#### [YOUR OBJECTIVE]
Begin at the line that contains "for name, make", stop after the line that contains "bpy.context.scene.collection.objects.link(empty)", and reproduce only that span, unaltered.
------
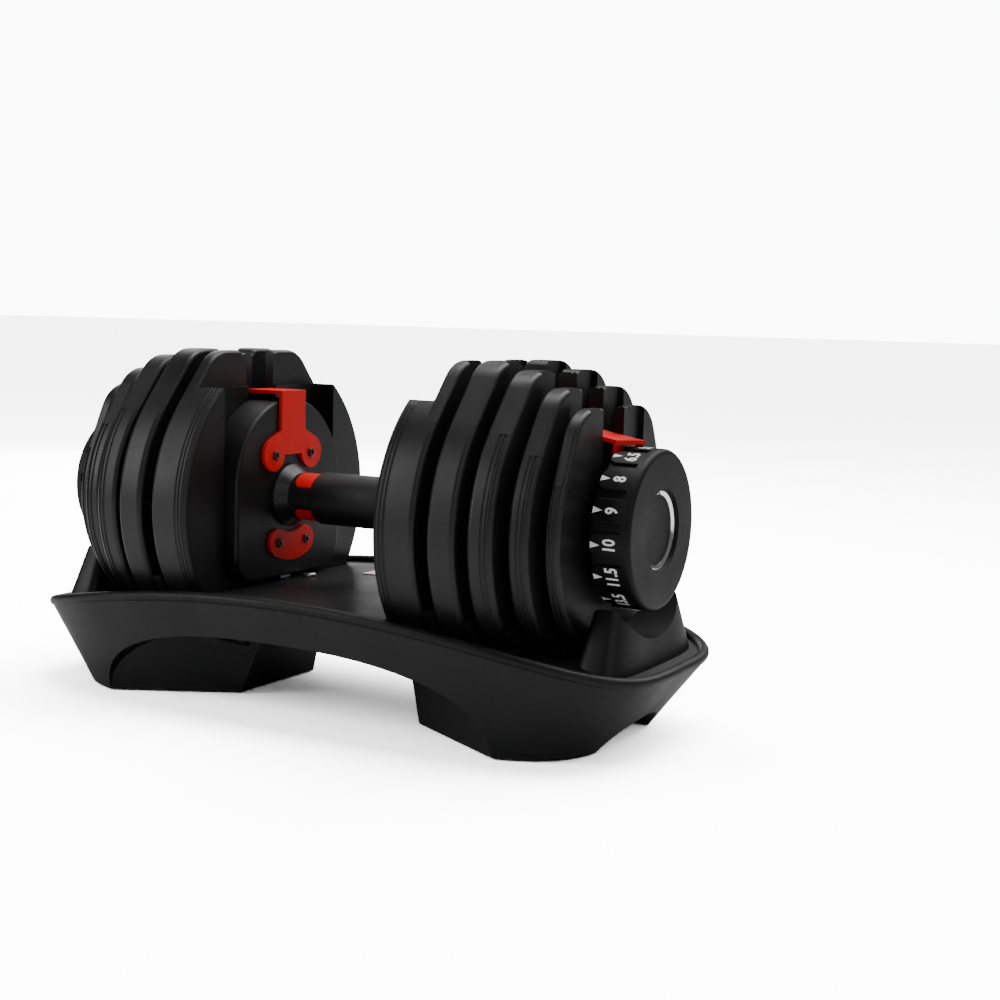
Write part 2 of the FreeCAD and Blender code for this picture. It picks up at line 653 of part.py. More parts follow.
def end_arches(grow=0.0):
    """A low arch under each short end, grown by a wall where asked."""
    arches = []
    half = END_ARCH_HALF + grow
    start = FOOT_HALF_LENGTH - 50
    for side in (-1, 1):
        tube = Part.makeCylinder(half, 130, Vector(side * start, 0, 0), Vector(side, 0, 0))
        squash = FreeCAD.Matrix()
        squash.scale(1, 1, (END_ARCH_HEIGHT + grow) / half)
        arches.append(tube.transformGeometry(squash))
    return arches


def well_outer(grow=0.0):
    """The trough walls that hang under the tray floor, round every plate's rim."""
    wells = []
    for number in PLATES:
        inner, outer, radius, _ = PLATES[number]
        reach = radius + WELL_GAP + WELL_WALL + grow
        well = rod(reach, inner - WELL_GAP - WELL_WALL - grow, outer + WELL_GAP + WELL_WALL + grow,
                   PLATE_DROP)
        wells += [well, other_end(well)]
    return wells


def well_inner():
    wells = []
    for number in PLATES:
        inner, outer, radius, _ = PLATES[number]
        well = rod(radius + WELL_GAP, inner - WELL_GAP, outer + WELL_GAP, PLATE_DROP)
        wells += [well, other_end(well)]
    return wells


def base_shell(tray_solid):
    """The moulded skirt and its four feet, hollow from below, cut to take the tray."""
    body = flared(0.0).common(under_arch())
    body = body.cut(block(-300, 300, -150, 150, -10, GROUND_GAP))
    tray_space = flared(-CRADLE_WALL).cut(under_arch(PAN_LEVEL - PAN_THICK))
    body = body.cut(tray_space)
    feet = foot_plan()
    body = body.cut(side_arch().cut(feet[0]).cut(feet[1]))
    for arch in end_arches():
        body = body.cut(arch)
    roof = under_arch(PAN_LEVEL - PAN_THICK - CRADLE_WALL)
    hollow = flared(-CRADLE_WALL).common(roof)
    for inner_foot in foot_plan(CRADLE_WALL):
        room = hollow.common(inner_foot)
        for arch in end_arches(CRADLE_WALL):
            room = room.cut(arch)
        for boss in pad_bosses():
            room = room.cut(boss)
        body = body.cut(room)
    for well in well_outer(0.3):
        body = body.cut(well)
    for pad in foot_pads():
        body = body.cut(pad)
    pieces = body.cut(tray_solid).Solids
    return max(pieces, key=lambda piece: piece.Volume)


def corners_at(x, y):
    return [(sx * x, sy * y) for sx in (-1, 1) for sy in (-1, 1)]


def pad_bosses():
    return [Part.makeCylinder(PAD_RADIUS + 3, 30, Vector(x, y, 0), Z_AXIS)
            for x, y in corners_at(PAD_X, PAD_Y)]


def foot_pads():
    return [Part.makeCylinder(PAD_RADIUS, PAD_HEIGHT, Vector(x, y, 0), Z_AXIS)
            for x, y in corners_at(PAD_X, PAD_Y)]


def mound():
    """The saddle at one end of the tray, which the dial hangs over."""
    wires = []
    sections = ((MOUND_HALF_LENGTH, MOUND_HALF_WIDTH, LIP_END_Z - 2.0),
                (MOUND_HALF_LENGTH * 0.6, MOUND_HALF_WIDTH * 0.68, MOUND_TOP_Z))
    for half_length, half_width, z in sections:
        wire = plan_wire(half_length, half_width, z)
        wire.translate(Vector(MOUND_X, 0, 0))
        wires.append(wire)
    body = Part.makeLoft(wires, True, True)
    reach = 2 * MOUND_HALF_LENGTH + 20
    start = Vector(MOUND_X - reach / 2, 0, SADDLE_Z + SADDLE_RADIUS)
    dip = Part.makeCylinder(SADDLE_RADIUS, reach, start, X_AXIS)
    return body.cut(dip)


def rolled_lip():
    """The tray's round lip, which follows the seam all the way round."""
    points = []
    count = 64
    power = 2.0 / OUTLINE_POWER
    radius = arch_radius()
    for step in range(count):
        a = 2 * math.pi * step / count
        along = math.copysign(abs(math.cos(a)) ** power, math.cos(a))
        across = math.copysign(abs(math.sin(a)) ** power, math.sin(a))
        z = LIP_MID_Z
        for _ in range(12):
            x = (FOOT_HALF_LENGTH + END_FLARE * z - ROLL_INSET) * along
            z = LIP_MID_Z - radius + math.sqrt(radius ** 2 - x ** 2)
        y = (FOOT_HALF_WIDTH + SIDE_FLARE * z - ROLL_INSET) * across
        points.append(Vector(x, y, z + ROLL_RISE))
    curve = Part.BSplineCurve()
    curve.interpolate(points, PeriodicFlag=True)
    circle = Part.Wire(Part.Circle(points[0], Y_AXIS, ROLL_RADIUS).toShape())
    sweep = Part.BRepOffsetAPI.MakePipeShell(Part.Wire(curve.toShape()))
    sweep.setBiNormalMode(Z_AXIS)
    sweep.add(circle)
    sweep.build()
    sweep.makeSolid()
    return sweep.shape()


def tray():
    """The tray: a rolled lip, a sunk floor, troughs and ribs for the plates, and end saddles."""
    deck = flared(-ROLL_INSET).common(under_arch(PAN_LEVEL)).cut(under_arch())
    floor = flared(-CRADLE_WALL - 0.1).common(under_arch(0.5)).cut(under_arch(PAN_LEVEL - PAN_THICK))
    body = fuse_all([deck, floor])
    below = under_arch(PAN_LEVEL)
    wells = [well.common(below) for well in well_outer()]
    ribs = [rib.common(under_arch(PAN_LEVEL + RIB_RISE)) for rib in ribs_between()]
    body = fuse_all([body] + wells + ribs + [mound(), other_end(mound())])
    for well in well_inner():
        body = body.cut(well)
    body = body.fuse(rolled_lip())
    dial_room = rod(DIAL_RADIUS + 1.0, DIAL_FACE_X - DIAL_WIDTH - 2.0, DIAL_FACE_X + 20)
    body = body.cut(dial_room).cut(other_end(dial_room))
    for post in release_posts():
        body = body.cut(post)
    return body


def ribs_between():
    """Thin ribs that stand between neighbouring plates."""
    ribs = []
    for number in (1, 2, 3, 4):
        left = PLATES[number][1] + WELL_GAP
        right = PLATES[number + 1][0] - WELL_GAP
        reach = PLATES[number][2]
        rib = rod(reach, left, right, PLATE_DROP)
        ribs += [rib, other_end(rib)]
    return ribs


def release_posts():
    """The posts that push the lock yokes up when the handle is docked."""
    floor = LIP_MID_Z - 4.0
    post = block(LOCK_X - 1.0, LOCK_X + LOCK_THICK, -STEM_HALF, STEM_HALF, floor, post_top())
    return [post, other_end(post)]


def label_plate():
    """A blank label that lies in the middle of the tray floor."""
    tall = block(-LABEL_HALF_LENGTH, LABEL_HALF_LENGTH, *LABEL_Y, 0, LIP_MID_Z + 8)
    return tall.common(under_arch(PAN_LEVEL + LABEL_THICK)).cut(under_arch(PAN_LEVEL))


def deck_screws():
    """The oval-headed screws that hold the tray to the base."""
    place = Vector(DECK_SCREW_X, DECK_SCREW_Y, 0)
    tall = Part.makeCylinder(DECK_SCREW_RADIUS, LIP_MID_Z + 8, place, Z_AXIS)
    head = tall.common(under_arch(PAN_LEVEL + 2.0)).cut(under_arch(PAN_LEVEL))
    return [head, other_end(head)]


def write(name, shapes):
    """One STEP file for each node, checked first."""
    solids = shapes if isinstance(shapes, list) else [shapes]
    solids = [solid for shape in solids for solid in shape.Solids]
    for solid in solids:
        if not solid.isValid() or solid.Volume < 1:
            raise RuntimeError("bad solid in " + name)
    whole = solids[0] if len(solids) == 1 else Part.makeCompound(solids)
    whole.exportStep("parts/" + name + ".step")
    print(name, len(solids), round(sum(solid.Volume for solid in solids) / 1000, 1))


def write_pair(name, shape):
    write(name + "_right", shape)
    write(name + "_left", other_end(shape))


def main():
    os.makedirs("parts", exist_ok=True)
    tray_solid = tray()
    write("tray", tray_solid)
    write("base_shell", base_shell(tray_solid))
    write("foot_pads", foot_pads())
    write("release_posts", release_posts())
    write("label_plate", label_plate())
    write("deck_screws", deck_screws())
    write("main_shaft", main_shaft())
    write("grip_sleeve", grip())
    write("cover_screws", cover_screws() + [other_end(s) for s in cover_screws()])
    write("end_nuts", [end_nut(), other_end(end_nut())])
    for name, make in (("collar", collar), ("collar_inlays", collar_inlays),
                       ("inner_cover", inner_cover), ("cover_back", cover_back),
                       ("bridge", bridge), ("lower_retainer", lower_retainer),
                       ("lock_yoke", lock_yoke), ("lock_spring", lock_spring),
                       ("lock_ring", lock_ring), ("selector_sleeve", selector_sleeve),
                       ("dial_knob", dial_knob), ("dial_cap", dial_cap), ("dial_ring", dial_ring)):
        write_pair(name, make())
    for number in PLATES:
        write_pair("plate_%d" % number, plate(number))
        write_pair("selector_disc_%d" % number, selector_disc(number))


main()
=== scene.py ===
"""Looks of an adjustable dumbbell docked in its cradle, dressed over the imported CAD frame."""
import json
import logging
import math
from dataclasses import dataclass, field
from enum import Enum
from typing import Callable

import bmesh
import bpy
from mathutils import Matrix, Vector


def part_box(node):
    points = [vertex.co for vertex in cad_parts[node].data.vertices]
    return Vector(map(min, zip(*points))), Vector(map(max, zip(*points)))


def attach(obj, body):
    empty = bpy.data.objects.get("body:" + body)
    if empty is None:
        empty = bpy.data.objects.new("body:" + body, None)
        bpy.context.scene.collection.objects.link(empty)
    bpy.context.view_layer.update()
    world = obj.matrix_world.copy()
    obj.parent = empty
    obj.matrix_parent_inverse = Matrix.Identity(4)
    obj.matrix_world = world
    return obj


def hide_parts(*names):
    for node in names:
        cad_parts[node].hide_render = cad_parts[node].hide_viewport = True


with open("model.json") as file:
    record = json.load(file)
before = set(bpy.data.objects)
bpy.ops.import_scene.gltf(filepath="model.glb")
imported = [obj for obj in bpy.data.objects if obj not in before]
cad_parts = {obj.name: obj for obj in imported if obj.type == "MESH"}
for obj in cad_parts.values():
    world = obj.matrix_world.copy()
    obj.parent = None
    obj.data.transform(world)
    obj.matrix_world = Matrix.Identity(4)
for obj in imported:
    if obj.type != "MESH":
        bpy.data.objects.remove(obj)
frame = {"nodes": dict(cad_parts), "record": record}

LOG = logging.getLogger("dumbbell")
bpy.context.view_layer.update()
AXIS_Z = 0.124            # the handle's axis above the ground, docked
DIAL_FACE_X = 0.2         # outer face of a dial, from the middle
DOUBLES = 0.00001         # points nearer than this are one point
NEAR = 0.000001           # room for rounding when edges are picked by place
HALF_TURN = Matrix.Rotation(math.pi, 4, "Z")


class End(Enum):
    """The two ends of the handle."""

    RIGHT = "right"
    LEFT = "left"


# ---------------------------------------------------------------- working with meshes
def clear_selection() -> None:
    """Leave nothing selected, in object mode."""
    if bpy.context.object and bpy.context.object.mode != "OBJECT":
        bpy.ops.object.mode_set(mode="OBJECT")
    bpy.ops.object.select_all(action="DESELECT")


def make_active(obj: bpy.types.Object) -> None:
    """Select one object only and make it active."""
    clear_selection()
    obj.select_set(True)
    bpy.context.view_layer.objects.active = obj


def settle(obj: bpy.types.Object, name: str) -> bpy.types.Object:
    """Name a new object and move its place into its mesh."""
    make_active(obj)
    bpy.ops.object.transform_apply(location=True, rotation=True, scale=True)
    obj.name = name
    obj.data.name = name
    return obj


def pick(obj: bpy.types.Object, kind: str, wanted: Callable) -> int:
    """Select the elements of a mesh in edit mode that a test accepts.

    Args:
        obj: the object, which is in edit mode.
        kind: "verts", "edges" or "faces".
        wanted: the test, given one element.

    Returns:
        How many were selected.
    """
    mesh = bmesh.from_edit_mesh(obj.data)
    modes = {"verts": "VERT", "edges": "EDGE", "faces": "FACE"}
    bpy.ops.mesh.select_mode(type=modes[kind])
    bpy.ops.mesh.select_all(action="DESELECT")
    count = 0
    for element in getattr(mesh, kind):
        if wanted(element):
            element.select_set(True)
            count += 1
    mesh.select_flush_mode()
    bmesh.update_edit_mesh(obj.data)
    return count


def apply_all(obj: bpy.types.Object) -> None:
    """Apply every modifier of an object, in order."""
    make_active(obj)
    for modifier in list(obj.modifiers):
        bpy.ops.object.modifier_apply(modifier=modifier.name)


def smooth(obj: bpy.types.Object, degrees: float = 35.0) -> None:
    """Smooth the shading across edges flatter than an angle."""
    make_active(obj)
    bpy.ops.object.shade_smooth_by_angle(angle=math.radians(degrees))


def face_outward(obj: bpy.types.Object) -> None:
    """Merge doubles and point every face outwards."""
    make_active(obj)
    bpy.ops.object.mode_set(mode="EDIT")
    bpy.ops.mesh.select_all(action="SELECT")
    bpy.ops.mesh.remove_doubles(threshold=DOUBLES)
    bpy.ops.mesh.normals_make_consistent(inside=False)
    bpy.ops.object.mode_set(mode="OBJECT")


def join(parts: list[bpy.types.Object], name: str) -> bpy.types.Object:
    """Join several meshes into one object."""
    clear_selection()
    for part in parts:
        part.select_set(True)
    bpy.context.view_layer.objects.active = parts[0]
    if len(parts) > 1:
        bpy.ops.object.join()
    parts[0].name = name
    parts[0].data.name = name
    return parts[0]


def placed_copy(obj: bpy.types.Object, name: str, matrix: Matrix) -> bpy.types.Object:
    """Copy an object with its own mesh, moved by a matrix."""
    twin = obj.copy()
    twin.data = obj.data.copy()
    bpy.context.scene.collection.objects.link(twin)
    twin.data.transform(matrix)
    twin.name = name
    twin.data.name = name
    return twin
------
#### [ANSWER TO THIS TASK]
    for name, make in (("collar", collar), ("collar_inlays", collar_inlays),
                       ("inner_cover", inner_cover), ("cover_back", cover_back),
                       ("bridge", bridge), ("lower_retainer", lower_retainer),
                       ("lock_yoke", lock_yoke), ("lock_spring", lock_spring),
                       ("lock_ring", lock_ring), ("selector_sleeve", selector_sleeve),
                       ("dial_knob", dial_knob), ("dial_cap", dial_cap), ("dial_ring", dial_ring)):
        write_pair(name, make())
    for number in PLATES:
        write_pair("plate_%d" % number, plate(number))
        write_pair("selector_disc_%d" % number, selector_disc(number))


main()
=== scene.py ===
"""Looks of an adjustable dumbbell docked in its cradle, dressed over the imported CAD frame."""
import json
import logging
import math
from dataclasses import dataclass, field
from enum import Enum
from typing import Callable

import bmesh
import bpy
from mathutils import Matrix, Vector


def part_box(node):
    points = [vertex.co for vertex in cad_parts[node].data.vertices]
    return Vector(map(min, zip(*points))), Vector(map(max, zip(*points)))


def attach(obj, body):
    empty = bpy.data.objects.get("body:" + body)
    if empty is None:
        empty = bpy.data.objects.new("body:" + body, None)
        bpy.context.scene.collection.objects.link(empty)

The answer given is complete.